With it now approaching 1am, the venue was decently-populated if not full. There was a long waiting period, perhaps by design to give us all time to mill about, taking everything in. Sari and Romy from Ghost Bees had shown up, doning masks and clear plastic coverings. A few other people put masks on, too, and moved about amongst the skinny-jeaned crowd. (Like so.) I couldn't tell if anyone else was getting impatient, but despite the distractions, I was ready for things to get going. About 1:30am, These Are Powers started playing. I had high expectations. At first, I wasn't sure about them. But before long, I had made my way to the very front, less than a foot from front-woman Anna Barie's synth table. (I was reminded of that uber-packed Woodhands' show at Teranga in January 2008.) Dancing ensued. It was not the full-out frenetic experience it might have been---cramped quarters made this difficult---but being so close to the beats and personal energy of the trio had its effect. The band performed a great set, full of songs both new and familiar, intense and driving. Beside me, the men from Doldrums let loose, jumping up and down with abandon. Behind me, people danced, too. But no doubt the energy was somewhat lost on those toward the back.
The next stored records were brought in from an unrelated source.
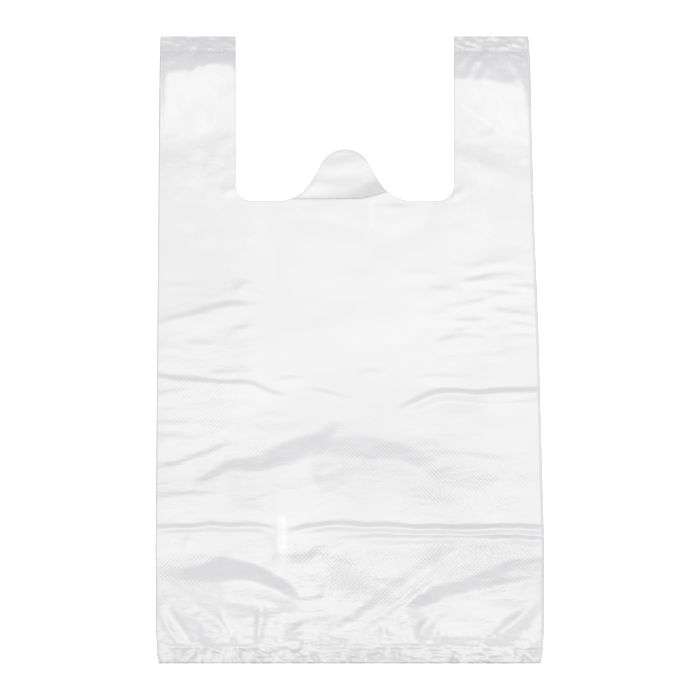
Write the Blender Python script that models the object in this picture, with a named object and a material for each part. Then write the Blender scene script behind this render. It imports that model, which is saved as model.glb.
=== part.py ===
# A vest carrier bag: one blown tube of polythene film, pressed flat with a fold tucked in down each side,
# welded shut across the bottom and across the top of each handle, and die-cut between the handles.
# It lies flat: X is its width, +Y runs from the bottom weld to the handles, and the floor is z = 0.
# All values are metres and radians.

import math

import bmesh
import bpy
from mathutils import Vector

# The film and the flat stack that it is folded into.
FILM = 0.00020              # wall of the tube
PITCH = 0.00060             # from one layer's middle to the next
LAYER_MIDDLES = [FILM / 2 + PITCH * level for level in range(4)]    # back, two gusset leaves, front
STACK = LAYER_MIDDLES[-1] + FILM / 2
FOLD_STEPS = 8              # facets round each fold

# The flat bag.
LENGTH = 0.5015             # from the bottom edge to the top of the handles
BOTTOM_Y = -LENGTH / 2
TOP_Y = LENGTH / 2
GUSSET_DEPTH = 0.0795       # how far each side is tucked in
FRONT_INSET_RIGHT = 0.0014  # the front fold lies this far inside the back one on the right

# How wide it lies, from the bottom up: distance along the bag, left fold, right fold.
WIDTH_STATIONS = [
    (BOTTOM_Y, -0.1528, 0.1524),
    (-0.2440, -0.1540, 0.1540),
    (-0.2250, -0.1550, 0.1552),
    (-0.1600, -0.1554, 0.1554),
    (-0.0700, -0.1546, 0.1530),
    (0.0200, -0.1540, 0.1506),
    (0.1000, -0.1533, 0.1474),
    (0.1700, -0.1528, 0.1454),
    (0.2300, -0.1520, 0.1442),
    (TOP_Y, -0.1514, 0.1426),
]

# Welds: one across the bottom and one near the top of each handle.
WELD_WIDTH = 0.0020
BOTTOM_WELD_Y = BOTTOM_Y + 0.0134
HANDLE_WELD_Y = TOP_Y - 0.0116
WELD_END_GAP = PITCH / 2 + FILM

# The die-cut mouth.
MOUTH_Y = 0.1192            # its straight lower edge
HANDLE_INNER_LEFT = -0.0914
HANDLE_INNER_RIGHT = 0.0832
HANDLE_TOP_LEAN = -0.0014   # the left handle's inner edge leans out by this much at the top
CORNER_RADIUS = 0.0125
TAB_MIDDLE_X = -0.0039
TAB_TOP_Y = 0.1608
TAB_DOME_RADIUS = 0.0215
TAB_FOOT_RADIUS = 0.0306
TAB_FLANK_ANGLE = math.radians(61)
ARC_STEP = math.radians(10)

# The front sheet has lost its tab: its edge runs straight across the tab's foot, rising on the right.
FRONT_EDGE_LEFT_Y = 0.1216
FRONT_EDGE_RIGHT_Y = 0.1262

OVERCUT = 0.0100            # how far a cutter runs past what it cuts


def clear_scene():
    for item in list(bpy.data.objects):
        bpy.data.objects.remove(item, do_unlink=True)


def make_material(name, color, roughness, metallic):
    material = bpy.data.materials.new(name)
    material.use_nodes = True
    shader = material.node_tree.nodes["Principled BSDF"]
    shader.inputs["Base Color"].default_value = (*color, 1.0)
    shader.inputs["Roughness"].default_value = roughness
    shader.inputs["Metallic"].default_value = metallic
    return material


def add_object(name, mesh_builder, material):
    mesh = bpy.data.meshes.new(name)
    mesh_builder.to_mesh(mesh)
    mesh_builder.free()
    item = bpy.data.objects.new(name, mesh)
    bpy.context.scene.collection.objects.link(item)
    if material is not None:
        mesh.materials.append(material)
    return item


def arc(center_x, center_y, radius, start, end, steps):
    """Points on an arc, both ends included."""
    angles = [start + (end - start) * step / steps for step in range(steps + 1)]
    return [(center_x + radius * math.cos(a), center_y + radius * math.sin(a)) for a in angles]


def fold(center_x, center_z, start, end, outward):
    """The film's middle line round one fold, as x, z and the outward direction there."""
    points = []
    for step in range(FOLD_STEPS + 1):
        angle = start + (end - start) * step / FOLD_STEPS
        x = center_x + PITCH / 2 * math.cos(angle)
        z = center_z + PITCH / 2 * math.sin(angle)
        points.append((x, z, outward * math.cos(angle), outward * math.sin(angle)))
    return points


def side_of_section(edge_back, edge_front, tuck):
    """One side of the tube's section, from the back sheet up to the front sheet: fold, gusset, fold."""
    back, lower_leaf, upper_leaf, front = LAYER_MIDDLES
    quarter = math.pi / 2
    points = fold(edge_back - PITCH / 2, (back + lower_leaf) / 2, -quarter, quarter, 1)
    points += fold(tuck + PITCH / 2, (lower_leaf + upper_leaf) / 2, -quarter, -3 * quarter, -1)
    points += fold(edge_front - PITCH / 2, (upper_leaf + front) / 2, -quarter, quarter, 1)
    return points


def section(left, right):
    """The whole section, going round once: up the right side and down the left."""
    right_side = side_of_section(right, right - FRONT_INSET_RIGHT, right - GUSSET_DEPTH)
    left_side = side_of_section(-left, -left, -left - GUSSET_DEPTH)
    mirrored = [(-x, z, -nx, nz) for x, z, nx, nz in reversed(left_side)]
    return right_side + mirrored


def film_tube():
    """The folded tube, one closed solid with an inside and an outside wall, open at both ends."""
    bm = bmesh.new()
    outer_rings = []
    inner_rings = []
    for y, left, right in WIDTH_STATIONS:
        outer = []
        inner = []
        for x, z, nx, nz in section(left, right):
            outer.append(bm.verts.new((x + nx * FILM / 2, y, z + nz * FILM / 2)))
            inner.append(bm.verts.new((x - nx * FILM / 2, y, z - nz * FILM / 2)))
        outer_rings.append(outer)
        inner_rings.append(inner)
    count = len(outer_rings[0])
    for station in range(len(WIDTH_STATIONS) - 1):
        for i in range(count):
            j = (i + 1) % count
            lower, upper = outer_rings[station], outer_rings[station + 1]
            bm.faces.new((lower[i], upper[i], upper[j], lower[j]))
            lower, upper = inner_rings[station], inner_rings[station + 1]
            bm.faces.new((lower[j], upper[j], upper[i], lower[i]))
    for i in range(count):
        j = (i + 1) % count
        outer, inner = outer_rings[0], inner_rings[0]
        bm.faces.new((outer[i], outer[j], inner[j], inner[i]))
        outer, inner = outer_rings[-1], inner_rings[-1]
        bm.faces.new((outer[j], outer[i], inner[i], inner[j]))
    bmesh.ops.recalc_face_normals(bm, faces=bm.faces)
    return bm


def add_box(bm, low, high):
    size = Vector(high) - Vector(low)
    made = bmesh.ops.create_cube(bm, size=1.0)
    bmesh.ops.scale(bm, vec=size, verts=made["verts"])
    bmesh.ops.translate(bm, vec=(Vector(high) + Vector(low)) / 2, verts=made["verts"])


def width_at(y):
    """The left and right folds at a distance along the bag."""
    for (y0, left0, right0), (y1, left1, right1) in zip(WIDTH_STATIONS, WIDTH_STATIONS[1:]):
        if y0 <= y <= y1:
            share = (y - y0) / (y1 - y0)
            return left0 + (left1 - left0) * share, right0 + (right1 - right0) * share
    raise ValueError("outside the bag")


def weld_bars():
    """What the welding bars fuse: the layers and the gaps between them, from the back film to the front."""
    bm = bmesh.new()
    low_z = LAYER_MIDDLES[0]
    high_z = LAYER_MIDDLES[-1]
    half = WELD_WIDTH / 2
    left, right = width_at(BOTTOM_WELD_Y)
    right -= FRONT_INSET_RIGHT
    add_box(bm, (left + WELD_END_GAP, BOTTOM_WELD_Y - half, low_z),
            (right - WELD_END_GAP, BOTTOM_WELD_Y + half, high_z))
    left, right = width_at(HANDLE_WELD_Y)
    right -= FRONT_INSET_RIGHT
    add_box(bm, (left + WELD_END_GAP, HANDLE_WELD_Y - half, low_z),
            (HANDLE_INNER_LEFT + OVERCUT, HANDLE_WELD_Y + half, high_z))
    add_box(bm, (HANDLE_INNER_RIGHT - OVERCUT, HANDLE_WELD_Y - half, low_z),
            (right - WELD_END_GAP, HANDLE_WELD_Y + half, high_z))
    return bm


def tab_outline():
    """The tab from its left foot over the dome to its right foot: arc, straight flank, arc, and back down."""
    turn = TAB_FLANK_ANGLE
    steps = round(turn / ARC_STEP)
    rise = (TAB_DOME_RADIUS + TAB_FOOT_RADIUS) * (1 - math.cos(turn))
    flank = (TAB_TOP_Y - MOUTH_Y - rise) / math.sin(turn)
    foot_reach = (TAB_DOME_RADIUS + TAB_FOOT_RADIUS) * math.sin(turn) + flank * math.cos(turn)
    quarter = math.pi / 2
    dome = arc(TAB_MIDDLE_X, TAB_TOP_Y - TAB_DOME_RADIUS, TAB_DOME_RADIUS,
               quarter + turn, quarter - turn, 2 * steps)
    left_foot = arc(TAB_MIDDLE_X - foot_reach, MOUTH_Y + TAB_FOOT_RADIUS, TAB_FOOT_RADIUS,
                    -quarter, -quarter + turn, steps)
    right_foot = [(2 * TAB_MIDDLE_X - x, y) for x, y in reversed(left_foot)]
    return left_foot + dome + right_foot


def mouth_outline():
    """The piece that the die takes out, going round from the top of the left handle's inner edge."""
    above = TOP_Y + OVERCUT
    steps = round(math.pi / 2 / ARC_STEP)
    left_corner = arc(HANDLE_INNER_LEFT + CORNER_RADIUS, MOUTH_Y + CORNER_RADIUS, CORNER_RADIUS,
                      math.pi, 1.5 * math.pi, steps)
    right_corner = arc(HANDLE_INNER_RIGHT - CORNER_RADIUS, MOUTH_Y + CORNER_RADIUS, CORNER_RADIUS,
                       -math.pi / 2, 0, steps)
    outline = [(HANDLE_INNER_LEFT + HANDLE_TOP_LEAN, above)]
    outline += left_corner + tab_outline() + right_corner
    outline.append((HANDLE_INNER_RIGHT, above))
    return outline


def prism(outline, low_z, high_z):
    """A closed prism over an outline in the XY plane."""
    bm = bmesh.new()
    base = bm.faces.new([bm.verts.new((x, y, low_z)) for x, y in outline])
    grown = bmesh.ops.extrude_face_region(bm, geom=[base])
    moved = [item for item in grown["geom"] if isinstance(item, bmesh.types.BMVert)]
    bmesh.ops.translate(bm, vec=(0, 0, high_z - low_z), verts=moved)
    bmesh.ops.recalc_face_normals(bm, faces=bm.faces)
    return bm


def front_tab_outline():
    """What the front sheet has lost: all of it above a line across the tab's foot."""
    left, right = HANDLE_INNER_LEFT / 2, HANDLE_INNER_RIGHT / 2
    above = TAB_TOP_Y + OVERCUT
    middle = TAB_MIDDLE_X
    return [(left, FRONT_EDGE_LEFT_Y), (middle, FRONT_EDGE_LEFT_Y), (right, FRONT_EDGE_RIGHT_Y),
            (right, above), (left, above)]


def shape_with(item, tool, operation):
    """Join or cut an object with a hidden tool shape."""
    tool.hide_render = True
    tool.display_type = "WIRE"
    change = item.modifiers.new(tool.name, "BOOLEAN")
    change.object = tool
    change.operation = operation
    change.solver = "EXACT"


clear_scene()

film = make_material("milky_film", (0.87, 0.87, 0.88), 0.38, 0.0)
carrier_bag = add_object("carrier_bag", film_tube(), film)

shape_with(carrier_bag, add_object("weld_bars", weld_bars(), None), "UNION")

mouth_cutter = add_object("mouth_cutter", prism(mouth_outline(), -OVERCUT, STACK + OVERCUT), None)
shape_with(carrier_bag, mouth_cutter, "DIFFERENCE")

front_tab_cutter = add_object("front_tab_cutter", prism(front_tab_outline(), STACK / 2, STACK + OVERCUT), None)
shape_with(carrier_bag, front_tab_cutter, "DIFFERENCE")

print("carrier bag", LENGTH, "m long, stack", round(STACK, 4), "m")
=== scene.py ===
import math

import bmesh
import bpy
import numpy as np
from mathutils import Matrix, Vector, noise
from mathutils.bvhtree import BVHTree


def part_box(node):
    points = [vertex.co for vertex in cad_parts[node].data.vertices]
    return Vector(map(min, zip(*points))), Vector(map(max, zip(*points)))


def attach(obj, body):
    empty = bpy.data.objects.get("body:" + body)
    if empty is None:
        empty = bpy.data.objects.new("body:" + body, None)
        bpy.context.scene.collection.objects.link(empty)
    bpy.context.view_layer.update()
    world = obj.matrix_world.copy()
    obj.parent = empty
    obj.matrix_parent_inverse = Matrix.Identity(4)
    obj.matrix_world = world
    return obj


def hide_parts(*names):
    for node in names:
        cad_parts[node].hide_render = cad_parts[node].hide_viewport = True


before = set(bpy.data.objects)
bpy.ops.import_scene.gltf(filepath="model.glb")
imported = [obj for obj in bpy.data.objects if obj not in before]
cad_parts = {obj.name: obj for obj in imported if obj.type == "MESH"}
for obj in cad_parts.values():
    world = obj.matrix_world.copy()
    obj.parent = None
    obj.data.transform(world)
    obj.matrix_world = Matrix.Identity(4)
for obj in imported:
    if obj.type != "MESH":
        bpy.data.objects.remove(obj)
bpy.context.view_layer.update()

# A flat, empty vest carrier bag of milky film, lying front sheet up on a pale table.
# +Y runs from the bottom weld to the handles. Lengths are metres unless a note says mm.

bagLow, bagHigh = (np.array(corner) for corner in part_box("carrier_bag"))
bagMiddle = (bagLow + bagHigh) / 2
mm = 0.001


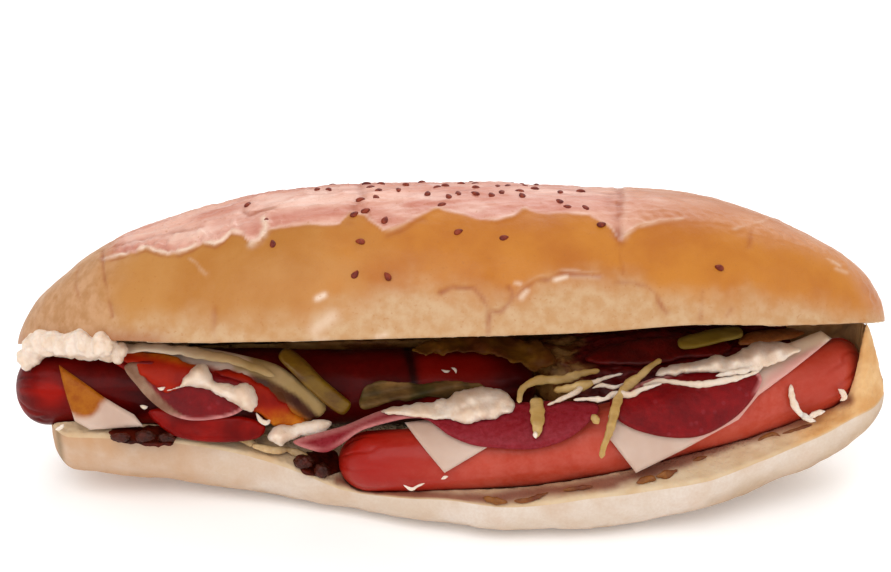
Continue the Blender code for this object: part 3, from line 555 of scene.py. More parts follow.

Given the hour and the heat---promoter Alex had to close open windows during These Are Powers' set, presumably to keep the noise in and any complaints at bay---I didn't linger much after the set. As I put my coat on in the alley, a woman called out to me, "Hey, pink pant-her!" It made me smile. Great party, cool bands, awesome space, respectful and interesting crowd---success! I gotta get myself to more of these Primary Colors events. And so perhaps should you.